Because commuters are transient, meaning they come and go from campus, it does not make sense to sell the same number of permits as there are spaces—a practice that no one in the industry does, Dumas said. 

Every year, Parking and Transit Services evaluates the number of total parking spots on campus (about 15,000) and allocates a certain number of permits to each zone.

However, several years ago, there was not a cap on the number of permits sold for the North Commuter lot, which used to be an overflow lot. The number of permits sold per spot climbed to nearly 2.8 and resulted in the overcrowding of North Commuter, Dumas said. Now, Parking Services has a fixed ratio of permits that they sell per commuter space: 1.75. 

Eli Lawrence, a junior with a Commuter East permit, said he hears a lot of people complaining about parking, but as long as he does not arrive at the last minute, he usually does not have trouble finding a spot. 

“I’ve never not been able to find a spot,” Lawrence said. 

For resident parking passes, the university prides itself on the policy of “if you have a bed, you have a spot,” with a nearly 1:1 ratio of permits sold per resident parking space. 

Harrison Scott, a freshman living in Nunnelee Hall on the north side of campus, said, aside from football game day weekends, he has always been able to find a parking spot, with the only downside that they are sometimes in the very back of the lot and can involve a longer walk. 

After the uncapped permit sales issues North Zone parking faced several years ago, Manning said the Student Association formed a parking and transit task force. After meeting with Dumas and looking at the numbers involved in the cost of building new parking infrastructure, Manning said even the student task force agreed permit prices should be raised. 

“(Parking Services) is the best,” Manning said. “That really is the reality and when people get mad at me, and I do my job and I go and I’m getting feisty and they come back and hit you with the numbers- we’re just the best.” 

Manning said one thing many students do not realize is the immense cost that goes into building more parking infrastructure. The cost of building one parking spot on campus is around $3,000. The north side parking garage that is currently under construction will cost $16 million. Additional difficulties in adding parking include traffic concerns and limitations on land available to be used for parking, Dumas said. 

“We’re tasked with managing a very, very limited and expensive resource,” Dumas said. 

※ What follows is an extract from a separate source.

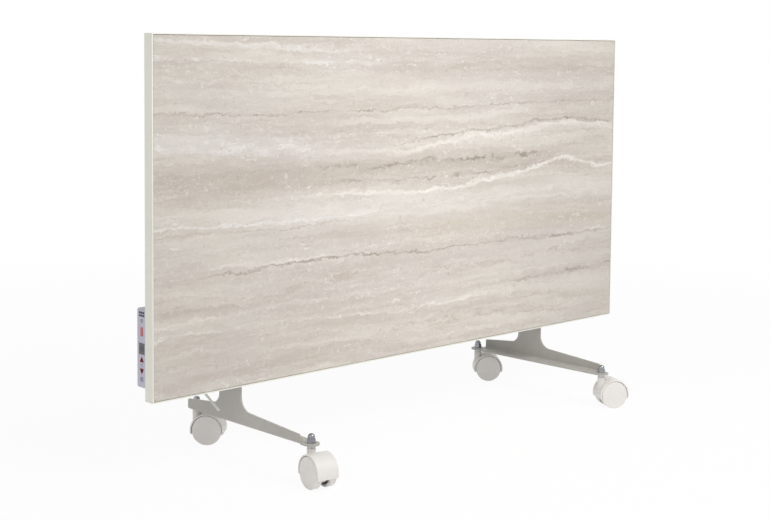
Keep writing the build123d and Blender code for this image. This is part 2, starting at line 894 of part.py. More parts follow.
with BuildPart() as pilot_lamp:
    with BuildSketch(Plane.YZ.offset(control_left - label_thickness - pilot_proud)):
        with Locations((control_mid_y, pilot_level)):
            SlotOverall(pilot_height, pilot_width, rotation=90)
    extrude(amount=label_thickness + pilot_proud + control_wall)
    fillet(pilot_lamp.faces().sort_by(Axis.X)[0].edges(), pilot_proud * 0.8)
save(pilot_lamp, "pilot_lamp")

module_front = window_front + window_thickness + slip
board_front = control_left + control_wall + slip + key_flange + key_travel + slip + switch_size / 3
with BuildPart() as display_module:
    with BuildSketch(Plane.YZ.offset(module_front)):
        with Locations((control_mid_y, window_level)):
            Rectangle(window_width - module_margin, window_height - module_margin)
    extrude(amount=board_front - module_front)
save(display_module, "display_module")

with BuildPart() as key_board:
    with BuildSketch(Plane.YZ.offset(board_front)):
        with Locations((control_mid_y, control_z)):
            Rectangle(key_board_width, key_board_height)
    extrude(amount=board_thickness)
save(key_board, "key_board")

with BuildPart() as key_switches:
    with BuildSketch(Plane.YZ.offset(board_front)):
        for level in key_levels.values():
            with Locations((control_mid_y, level)):
                Rectangle(switch_size, switch_size)
    extrude(amount=-switch_size / 3)
save(key_switches, "key_switches")

for key in key_levels:
    with BuildPart() as button:
        with BuildSketch(Plane.YZ.offset(control_left - label_thickness - key_proud)):
            key_outline(key, 0)
        extrude(amount=label_thickness + key_proud + control_wall + slip)
        fillet(button.faces().sort_by(Axis.X)[0].edges(), key_proud * 0.45)
        with BuildSketch(Plane.YZ.offset(control_left + control_wall + slip)):
            key_outline(key, key_flange_margin)
        extrude(amount=key_flange)
    save(button, key)

# Power board with its relay and transformer, on the base's posts
with BuildPart() as power_board:
    with BuildSketch(facing(board_back + board_thickness)):
        with Locations((control_x, control_z)):
            Rectangle(power_board_width, power_board_height)
    extrude(amount=board_thickness)
save(power_board, "power_board")

for name, size, place in (
    ("relay", relay_size, relay_offset),
    ("transformer", transformer_size, transformer_offset),
):
    with BuildPart() as block:
        with BuildSketch(facing(board_back + board_thickness + size[2])):
            with Locations((control_x + place[0], control_z + place[1])):
                Rectangle(size[0], size[1])
        extrude(amount=size[2])
        chamfer(block.faces().sort_by(Axis.Y)[-1].edges(), slip * 2)
    save(block, name)

# Mains inlet: a hollow gland with its lock nut
inlet_place = (control_x + inlet_offset_x, control_mid_y)
with BuildPart() as mains_inlet:
    with BuildSketch(Plane.XY.offset(control_bottom)):
        with Locations(inlet_place):
            RegularPolygon(inlet_hex_width / 2, 6, major_radius=False)
    extrude(amount=-inlet_hex_height)
    with BuildSketch(Plane.XY.offset(control_bottom - inlet_hex_height)):
        with Locations(inlet_place):
            Circle(inlet_nose_radius)
    extrude(amount=-inlet_nose_height)
    fillet(mains_inlet.edges().group_by(Axis.Z)[0], inlet_nose_height / 4)
    with BuildSketch(Plane.XY.offset(control_bottom)):
        with Locations(inlet_place):
            Circle(inlet_thread_radius)
    extrude(amount=inlet_thread_length)
    with BuildSketch(Plane.XY.offset(control_bottom + inlet_thread_length)):
        with Locations(inlet_place):
            Circle(inlet_bore_radius)
    extrude(
        amount=-(inlet_thread_length + inlet_hex_height + inlet_nose_height),
        mode=Mode.SUBTRACT,
    )
save(mains_inlet, "mains_inlet")

with BuildPart() as inlet_nut:
    with BuildSketch(Plane.XY.offset(control_bottom + control_wall)):
        with Locations(inlet_place):
            RegularPolygon(inlet_nut_width / 2, 6, major_radius=False)
            Circle(inlet_thread_radius + screw_clearance, mode=Mode.SUBTRACT)
    extrude(amount=inlet_nut_height)
save(inlet_nut, "inlet_nut")

# Room sensor: a bent tube that leaves the housing's inner side and slopes down past the panel's edge
sensor_z = panel_bottom + sensor_rise
sensor_way = Vector(cos(radians(sensor_slope)), 0, -sin(radians(sensor_slope)))
sensor_corner = Vector(control_right + sensor_bend_out, control_mid_y, sensor_z)
sensor_end = sensor_corner + sensor_way * sensor_reach
tip_start = sensor_end - sensor_way * sensor_tip_length
tube_end = tip_start + sensor_way * sensor_tip_grip
tube_start = Vector(control_right - 2 * control_wall, control_mid_y, sensor_z)

with BuildPart() as sensor_gland:
    with BuildSketch(Plane.YZ.offset(control_right - 2 * control_wall)):
        with Locations((control_mid_y, sensor_z)):
            Circle(sensor_gland_radius)
    extrude(amount=2 * control_wall + sensor_gland_nose)
    with BuildSketch(Plane.YZ.offset(control_right)):
        with Locations((control_mid_y, sensor_z)):
            Circle(sensor_gland_flange)
    extrude(amount=sensor_gland_nose / 2)
    with BuildSketch(Plane.YZ.offset(control_right - 2 * control_wall)):
        with Locations((control_mid_y, sensor_z)):
            Circle(sensor_tube_radius + screw_clearance)
    extrude(amount=2 * control_wall + sensor_gland_nose, mode=Mode.SUBTRACT)
save(sensor_gland, "sensor_gland")

with BuildPart() as sensor_tube:
    with BuildLine() as sensor_path:
        FilletPolyline(tube_start, sensor_corner, tube_end, radius=sensor_bend_radius)
    with BuildSketch(Plane(tube_start, x_dir=(0, 1, 0), z_dir=(1, 0, 0))):
        Circle(sensor_tube_radius)
    sweep(path=sensor_path.wire())
save(sensor_tube, "sensor_tube")

with BuildPart() as sensor_tip:
    with BuildSketch(Plane(tip_start, x_dir=(0, 1, 0), z_dir=sensor_way)):
        Circle(sensor_tip_radius)
    extrude(amount=sensor_tip_length)
    fillet(
        sensor_tip.edges().filter_by(GeomType.CIRCLE).sort_by(Axis(tip_start, sensor_way))[-1],
        sensor_tip_radius * 0.8,
    )
    with BuildSketch(Plane(tip_start, x_dir=(0, 1, 0), z_dir=sensor_way)):
        Circle(sensor_tube_radius + screw_clearance)
    extrude(amount=sensor_tip_grip + slip, mode=Mode.SUBTRACT)
save(sensor_tip, "sensor_tip")

# Wiring behind the film
with BuildPart() as cable_grommet:
    with BuildSketch(facing(base_back + grommet_flange)):
        with Locations(grommet_place):
            Circle(grommet_flange_radius)
    extrude(amount=grommet_flange)
    with BuildSketch(facing(cover_front)):
        with Locations(grommet_place):
            Circle(grommet_flange_radius)
    extrude(amount=grommet_flange)
    with BuildSketch(facing(base_back)):
        with Locations(grommet_place):
            Circle(grommet_radius)
    extrude(amount=base_back - cover_front)
    with BuildSketch(facing(base_back + grommet_flange)):
        with Locations(grommet_place):
            Circle(grommet_bore)
    extrude(amount=base_back - cover_front + 2 * grommet_flange, mode=Mode.SUBTRACT)
save(cable_grommet, "cable_grommet")

service_x = service_left + service_width / 2
terminal_place = (service_x, panel_bottom + terminal_rise)
with BuildPart() as terminal_block:
    with BuildSketch(facing(cover_front)):
        with Locations(terminal_place):
            Rectangle(terminal_size[0], terminal_size[2])
    extrude(amount=terminal_size[1])
    with BuildSketch(facing(cover_front - terminal_size[1])):
        with Locations(terminal_place):
            with GridLocations(terminal_size[0] / 3, terminal_size[2] / 2, 3, 2):
                Circle(lead_radius * 1.5)
    extrude(amount=-terminal_size[1] / 2, mode=Mode.SUBTRACT)
save(terminal_block, "terminal_block")

cutout_place = (service_left + service_width - 2 * cutout_radius, panel_bottom + cutout_rise)
with BuildPart() as thermal_cutout:
    with BuildSketch(facing(film_back + cutout_height)):
        with Locations(cutout_place):
            Circle(cutout_radius)
    extrude(amount=cutout_height)
    with BuildSketch(facing(film_back + cutout_height + 2 * lead_radius)):
        with Locations(cutout_place):
            with GridLocations(cutout_radius, 1, 2, 1):
                Rectangle(2 * lead_radius, 4 * lead_radius)
    extrude(amount=2 * lead_radius)
save(thermal_cutout, "thermal_cutout")

# Leads: to the upper busbar, to the lower one, and to the thermal cut-out
lead_y = film_back + riser_depth / 2
side_y = cover_front - terminal_size[1] / 2
block_left = terminal_place[0] - terminal_size[0] / 2 - slip
block_right = terminal_place[0] + terminal_size[0] / 2 + slip
upper_lead = (
    (block_left, side_y, terminal_place[1]),
    (riser_x, side_y, terminal_place[1]),
    (riser_x, lead_y, panel_bottom + service_top),
    (riser_x, lead_y, busbar_levels[1] - busbar_width / 2 - slip),
)
lower_lead = (
    (block_left, side_y, terminal_place[1] - terminal_size[2] / 4),
    (riser_x + 6 * lead_radius, side_y, terminal_place[1] - terminal_size[2] / 4),
    (riser_x + 6 * lead_radius, lead_y, busbar_levels[0] + busbar_width / 2 + slip),
)
cutout_lead = (
    (block_right, side_y, terminal_place[1]),
    (cutout_place[0], side_y, terminal_place[1]),
    (cutout_place[0], side_y, cutout_place[1] + cutout_radius),
)
with BuildPart() as inner_leads:
    for route in (upper_lead, lower_lead, cutout_lead):
        with BuildLine() as path:
            FilletPolyline(*route, radius=2 * lead_radius)
        with BuildSketch(Plane(path.line @ 0, z_dir=path.line % 0)):
            Circle(lead_radius)
        sweep(path=path.wire())
save(inner_leads, "inner_leads")

print(len(os.listdir("parts")), "pieces; panel depth", round(panel_depth, 2), "height", round(panel_top, 2))
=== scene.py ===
"""Dresses the infrared panel heater: stone-look tile, coated steel, moulded castors and thermostat unit."""

import json
import logging
import math
from dataclasses import dataclass
from enum import Enum
from typing import Callable, Sequence

import bpy
from mathutils import Matrix, Vector

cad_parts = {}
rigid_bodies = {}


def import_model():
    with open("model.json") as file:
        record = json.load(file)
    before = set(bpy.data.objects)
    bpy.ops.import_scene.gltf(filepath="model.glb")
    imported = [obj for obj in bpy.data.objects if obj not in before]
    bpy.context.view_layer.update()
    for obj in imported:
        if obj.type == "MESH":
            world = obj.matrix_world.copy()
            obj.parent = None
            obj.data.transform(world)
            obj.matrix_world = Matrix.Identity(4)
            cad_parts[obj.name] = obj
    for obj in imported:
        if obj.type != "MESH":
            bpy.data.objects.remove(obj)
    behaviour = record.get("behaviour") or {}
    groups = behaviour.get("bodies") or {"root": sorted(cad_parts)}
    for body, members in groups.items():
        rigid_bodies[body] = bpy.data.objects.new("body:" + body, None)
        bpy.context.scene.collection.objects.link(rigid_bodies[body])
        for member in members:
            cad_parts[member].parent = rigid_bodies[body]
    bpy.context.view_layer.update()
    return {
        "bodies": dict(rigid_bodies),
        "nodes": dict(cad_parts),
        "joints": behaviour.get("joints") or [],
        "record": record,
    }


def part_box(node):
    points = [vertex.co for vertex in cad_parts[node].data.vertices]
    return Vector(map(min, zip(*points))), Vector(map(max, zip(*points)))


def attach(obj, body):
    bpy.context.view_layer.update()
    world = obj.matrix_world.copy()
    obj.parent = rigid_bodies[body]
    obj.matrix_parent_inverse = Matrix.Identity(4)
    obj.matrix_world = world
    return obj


log = logging.getLogger("heater")
Colour = tuple[float, float, float]
Point = tuple[float, float]
Grain = tuple[float, float, float]
MM = 0.001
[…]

In addition to the new parking garage that will be near the Humphrey Coliseum, plans are in the works for a Commuter East lot that will be built behind the Fresh Food Company. That project, however, has been on hold for several years because it is dependent on the Blackjack Road renovation project—a county project that has been delayed for three years. Dumas said he is hopeful the Blackjack Road project will be underway this summer, allowing the university to begin construction on the new Commuter East lot in the fall. 

While ticketing is at the top of the list of student complaints regarding parking, Dumas said the purpose of issuing tickets is to keep people with the incorrect permit from taking spots from those who have the correct permit. Additionally, parking services does not handle ticket appeals, that is the role of the Dean of Students’ Office. 

Manning also pointed out that the parking “problem” on campus is often a cultural one. With over 50% of the student body coming from in-state, often small, rural towns, students are used to having hardly any trouble with parking. In contrast, students from big cities are accustomed to having to pay for parking and walk from their parking spot to their destination.

“It’s why, even though we have one of the best programs, we get the most vocal heat,” Manning said. 

Dumas said his best advice for students regarding parking is to be familiar with all the lots in their zone. Oftentimes, students having trouble finding parking are set on parking in a certain lot and are not aware of other lots in their zones that would not be full, Dumas said. Dumas also encouraged students to consider parking in a further lot and using the bus, as it can often be faster than circling closer lots trying to find spots. 

Parking and Transit Services’ purpose is in the name: service. They have the students’ best interests in mind and are doing their best to manage very limited resources with a growing student population, Dumas said.

“Are we going to fix every ticket? No. Are we going to hold you accountable? Yes. Are you going to be able to not buy a permit? You’re going to have to buy a permit, but we’re here to help you and we’ll do everything we can,” Dumas said.